Did you know that as much as 25 per cent of all the critical information in the world's top-performing businesses is flawed? That's the 2007 finding from Gartner, and as we continue to use more data than ever before, would it be surprising if that figure was higher today? Absolutely not.

It's called dirty data and it's slowing down employees, affecting customers and clients, and making executive decisions much more risky. That's because information is an integral and hugely influential business asset – though it's not being treated as such.

According to Tech Target, dirty data costs US businesses alone more than $830 billion (US$600 billion) each and every year. Spring may have sprung, but the opportunity for a clean up is as strong as ever. So, is it time to clean your data with effective information management?

25 per cent of all the critical information in the world's top-performing businesses is flawed

What is dirty data?

Dirty data comes in the form of duplicated records, flawed files, outdated information and other tiresome issues. When finding the right information fast inspires productivity, decision making and the ability to meet compliance and legal requirements, incorrect data gets in the way.

Businesses need clean data, but that's not possible with the current processes in place. Everyone in an organisation is responsible for data, after all, but there are very few rules around managing it.

For instance, when a new file is sent to an employee, very few organisations have the governance and procedures in place that dictate where that information is stored, which departments it could be useful for and for how long it should be kept.
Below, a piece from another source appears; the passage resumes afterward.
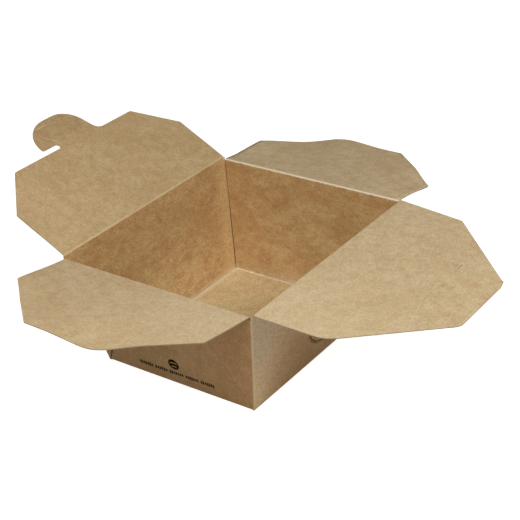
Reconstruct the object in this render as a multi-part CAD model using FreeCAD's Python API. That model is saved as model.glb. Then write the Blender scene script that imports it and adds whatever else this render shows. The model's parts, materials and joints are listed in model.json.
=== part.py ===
import FreeCAD, Part
import math
import os

Vector = FreeCAD.Vector

# A folded paperboard food box with its four lid flaps open. Millimetres.
# +X runs along the long walls, +Y points to the wall with the tab flap, +Z is up.
# The origin is the middle of the underside of the floor.

# Tub, over the outside of the board
rim_length = 130.0
rim_width = 111.0
base_length = 107.0
base_width = 89.0
tub_height = 60.0
board = 0.45

# Creases and the room that folded layers need
crease_gap = 0.15
layer_gap = 0.25
end_flap_side_gap = 0.55
long_flap_side_gap = 0.6
floor_fold_radius = 0.4

# Corner gussets, folded against the outside of the end walls
gusset_drop = 6.0
gusset_cap_drop = 1.5
gusset_lift = 0.9
gusset_tack = 0.12
ply_gap = 0.2
corner_slot = 0.4
fold_width = 1.0

# Rounding of the crisp corners of all flaps
crisp_corner = 1.5

# End flaps
end_flap_reach = 63.5
end_flap_shoulder = 32.0
end_flap_tip = 38.6
end_flap_soft_corner = 18.0
left_end_flap_tilt = 7.5
right_end_flap_tilt = -7.5
right_end_flap_bow = 1.3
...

It's no wonder data centres are stuffed with irrelevant, duplicated, out-of-date and overall dirty information.

How dirty is your business data?How dirty is your business data?

Who's responsible?

The issue can hardly be blamed on employees. Information is one of only four business assets available, and should be managed as such. This is the job of executives and even board members – information needs to be better understood and, more importantly, true management is needed to make clean and valuable data.

It is not something that can be swept under the carpet, like other dirt. By that we mean it should not be brushed to IT departments as an IT issue; these professionals are not responsible for data – executives are.
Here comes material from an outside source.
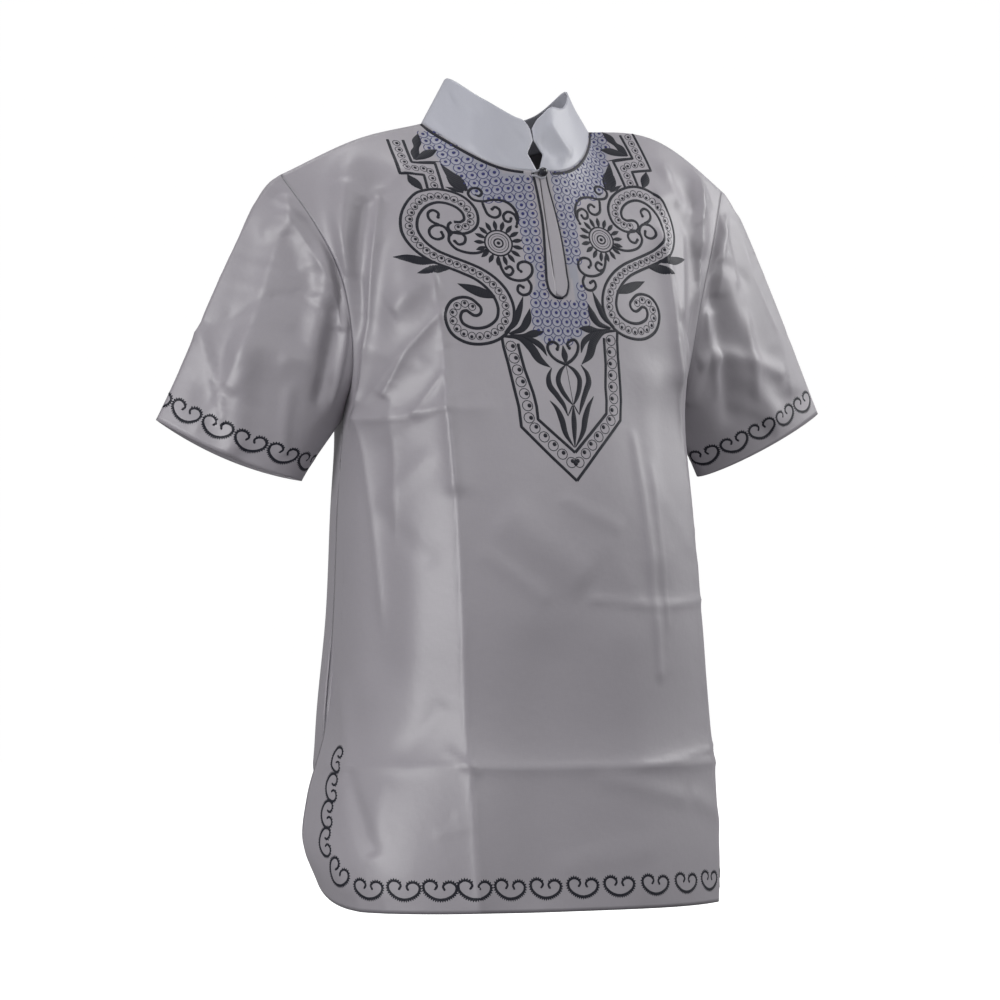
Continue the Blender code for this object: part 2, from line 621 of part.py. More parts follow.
def button_axes():
    """The place and turn of the button: Z out of the cloth, X to the wearer's left."""
    around = panel_form(FRONT_RINGS, FRONT_YOKE, np.array([-0.5, 0, 0.5]), BUTTON_AT_ROWS)
    points = around[:, :, :3] * CM
    outward = Vector(grid_normals(points, 1)[1, 1])
    side = Vector((1, 0, 0))
    turn = Matrix((side, outward.cross(side), outward)).transposed().to_4x4()
    return Matrix.Translation(Vector(points[1, 1])) @ turn


def make_button():
    """A ball on a short shank, a turned profile, beside the top of the slit."""
    centre = SEAM_GAP + BUTTON_SHANK_HEIGHT + BUTTON_RADIUS * BUTTON_SINK
    lowest = -math.acos(BUTTON_SHANK_RADIUS / BUTTON_RADIUS)
    bm = bmesh.new()
    profile = [
        (BUTTON_RADIUS * math.cos(angle), centre + BUTTON_RADIUS * math.sin(angle))
        for angle in np.linspace(math.pi / 2, lowest, BUTTON_RINGS)
    ]
    profile[0] = (0.0, centre + BUTTON_RADIUS)
    profile += [(BUTTON_SHANK_RADIUS, SEAM_GAP), (0.0, SEAM_GAP)]
    verts = [bm.verts.new((x, 0, z)) for x, z in profile]
    for start, end in zip(verts, verts[1:]):
        bm.edges.new((start, end))
    mesh = bpy.data.meshes.new("button")
    bm.to_mesh(mesh)
    bm.free()
    button = bpy.data.objects.new("button", mesh)
    turning = button.modifiers.new("turned", "SCREW")
    turning.steps = 20
    turning.render_steps = 20
    turning.use_merge_vertices = True
    turning.merge_threshold = 0.00001
    button.matrix_world = button_axes() @ Matrix.Translation((BUTTON_ASIDE, 0, 0))
    return button


def make_button_loop():
    """A fabric loop sewn on the wearer's right side and passed round the shank."""
    curve = bpy.data.curves.new("button_loop", "CURVE")
    curve.dimensions = "3D"
    curve.bevel_depth = LOOP_RADIUS
    curve.bevel_resolution = 2
    curve.use_fill_caps = True
    height = SEAM_GAP + LOOP_RADIUS
    route = [(BUTTON_ASIDE - LOOP_TAIL, -LOOP_MOUTH, height)]
    for angle in np.linspace(-LOOP_TURN, LOOP_TURN, LOOP_POINTS):
        x = BUTTON_ASIDE + LOOP_TURN_RADIUS * math.cos(angle)
        route.append((x, LOOP_TURN_RADIUS * math.sin(angle), height))
    route.append((BUTTON_ASIDE - LOOP_TAIL, LOOP_MOUTH, height))
    spline = curve.splines.new("POLY")
    spline.points.add(len(route) - 1)
    for point, at in zip(spline.points, route):
        point.co = (*at, 1)
    loop = bpy.data.objects.new("button_loop", curve)
    loop.matrix_world = button_axes()
    return loop


def principled(name, colour, roughness, metallic=0.0):
    """A Principled material with the piece's colour."""
    material = bpy.data.materials.new(name)
    material.use_nodes = True
    shader = material.node_tree.nodes["Principled BSDF"]
    shader.inputs["Base Color"].default_value = colour
    shader.inputs["Roughness"].default_value = roughness
    shader.inputs["Metallic"].default_value = metallic
    return material


for old in list(bpy.data.objects):
    bpy.data.objects.remove(old, do_unlink=True)
shirt = bpy.data.collections.new("dashiki_shirt")
bpy.context.scene.collection.children.link(shirt)


def keep(obj, material):
    """Put a finished piece in the shirt's collection with its material."""
    obj.data.materials.append(material)
    shirt.objects.link(obj)
    return obj


grids = cloth_pieces()
for piece_name, grid in grids.items():
    is_collar = piece_name == "collar"
    piece_wall = cloth_wall(
        piece_name,
        grid,
        COLLAR_CLOTH if is_collar else CLOTH,
        SLIT_ROW if piece_name == "front" else None,
    )
    colour = COLLAR_COLOUR if is_collar else CLOTH_COLOUR
    keep(piece_wall, principled(f"{piece_name}_poplin", colour, 0.6))
keep(make_placket(), principled("placket_poplin", CLOTH_COLOUR, 0.6))
keep(make_button(), principled("button_resin", BUTTON_COLOUR, 0.2))
keep(make_button_loop(), principled("loop_poplin", CLOTH_COLOUR, 0.6))
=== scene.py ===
"""The dashiki shirt dressed: the cloth with its creases, seams, embroidery and button.

Metres, in the shirt's own frame: +Z up, the front towards -Y, the wearer's right hand
towards -X. The cloth is worked out from the same named rings, levels and folds as the
solids, on finer grids. The embroidery is worked flat on the cut of a piece, in cm, and
then laid on the cloth.
"""

from collections import namedtuple
import math

import bmesh
import bpy
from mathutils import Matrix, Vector
import numpy as np


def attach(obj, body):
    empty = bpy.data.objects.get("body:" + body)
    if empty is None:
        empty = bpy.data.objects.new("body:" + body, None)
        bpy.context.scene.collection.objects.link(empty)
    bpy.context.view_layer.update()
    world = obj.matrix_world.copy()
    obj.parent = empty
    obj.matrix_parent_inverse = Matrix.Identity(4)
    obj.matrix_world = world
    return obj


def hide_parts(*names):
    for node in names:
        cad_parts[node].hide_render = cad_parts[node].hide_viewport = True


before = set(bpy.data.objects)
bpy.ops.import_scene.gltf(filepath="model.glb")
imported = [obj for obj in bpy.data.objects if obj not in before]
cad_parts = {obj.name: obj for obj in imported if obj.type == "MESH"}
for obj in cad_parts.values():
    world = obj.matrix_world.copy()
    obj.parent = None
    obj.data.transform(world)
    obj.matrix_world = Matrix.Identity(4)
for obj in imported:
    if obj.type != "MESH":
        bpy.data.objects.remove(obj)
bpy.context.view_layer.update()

CM = 0.01
FINENESS = 6

# A body panel's grid: half-width columns from the centre line, and rows from the hem up
COLUMNS = 16
NECK_COLUMN = 6
ROWS = 34
VENT_ROW = 7
ARMPIT_ROW = 20
SLIT_ROW = 28
SLEEVE_ROWS = 10
COLLAR_ROWS = 4
# Points measured along a ring's curve to space its columns evenly
RING_SAMPLES = 241
# How a mark's column, x, y, z, p and q change sign across the centre line
MARK_MIRROR = (-1, -1, 1, 1, -1, 1)

# Rings below the armpit, in cm: the centre line's depth and height on the shirt, its
# height in the cut, and the two side edges, named for the wearer's right and left. Each
# edge has its place, how square the half-section is and where its rounding starts
Ring = namedtuple("Ring", "row centre_y centre_z cut_q right left", defaults=[None])
Edge = namedtuple("Edge", "x y z square corner", defaults=[0.0])
FRONT_RINGS = (
    Ring(0.0, -20.6, -77.3, -79.9, Edge(22.3, -4.8, -73.4, 2.9, 0.68),
         Edge(19.3, 0.6, -73.0, 2.8, 0.80)),
    Ring(1.5, -20.2, -73.8, -76.4, Edge(23.1, -4.0, -71.4, 2.9, 0.56),
         Edge(19.6, 0.2, -70.8, 2.75, 0.65)),
    Ring(4.0, -19.5, -67.9, -70.5, Edge(22.2, -2.6, -66.8, 2.75, 0.30),
         Edge(19.7, -0.4, -66.4, 2.6, 0.30)),
    Ring(7.0, -18.6, -61.0, -63.6, Edge(19.9, -1.2, -60.8, 2.5),
         Edge(19.5, -1.2, -60.8, 2.4)),
    Ring(12.0, -17.9, -48.6, -51.1, Edge(18.8, -0.9, -48.8, 2.4),
         Edge(18.8, -0.9, -48.8, 2.3)),
    Ring(16.0, -17.0, -38.8, -41.2, Edge(18.5, -1.1, -39.2, 2.2),
         Edge(18.5, -1.1, -39.2, 2.1)),
    Ring(20.0, -15.2, -29.6, -31.8, Edge(18.1, -1.6, -30.0, 2.05),
         Edge(18.1, -1.6, -30.0, 1.95)),
)
BACK_RINGS = (
    Ring(0.0, 10.8, -77.9, -79.9, Edge(17.2, 3.6, -72.6, 2.4, 0.68),
         Edge(17.6, 3.6, -73.8, 2.4, 0.80)),
    Ring(1.5, 10.7, -74.2, -76.4, Edge(18.2, 3.0, -70.4, 2.4, 0.56),
         Edge(18.6, 3.0, -71.2, 2.4, 0.65)),
    Ring(4.0, 10.4, -68.2, -70.5, Edge(19.2, 1.2, -66.4, 2.4, 0.30),
         Edge(19.3, 1.2, -66.6, 2.4, 0.30)),
    Ring(7.0, 10.1, -61.0, -63.6, Edge(19.9, -1.2, -60.8, 2.4),
         Edge(19.5, -1.2, -60.8, 2.4)),
    Ring(12.0, 9.5, -48.6, -51.1, Edge(18.8, -0.9, -48.8, 2.35)),
    Ring(16.0, 9.2, -38.8, -41.2, Edge(18.5, -1.1, -39.2, 2.3)),
    Ring(20.0, 9.4, -29.6, -31.8, Edge(18.1, -1.6, -30.0, 2.3)),
)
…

Instead, there's a desperate need for information governance that goes back to basics with data management. 

What can you do?

Ask yourself how your organisation would look if you treated your money like you did your information. If your answer – like many others – is "we'd be broke", it's time for a clean.

Just like your finances, you need four things in place for effective information governance:

  1. Accountability – A fully empowered CIO or CDO, much like a Chief Financial Officer, who is responsible for information management
  2. A framework – One akin to a financial chart of accounts, known as a business classification scheme 
  3. Tools – Similar to a balance sheet, these are the resources for staff to manage information and keep it clean (a metadata model, for example)
  4. Authority – Again like a CFO, someone needs to have the ability to delegate and lead change from the top of the business

Much like cleaning your home or your finances
, there's no easy way to go about it. When we consider the value of finding accurate information quickly and its impact across the whole business, it might be the most important tidy-up you ever have!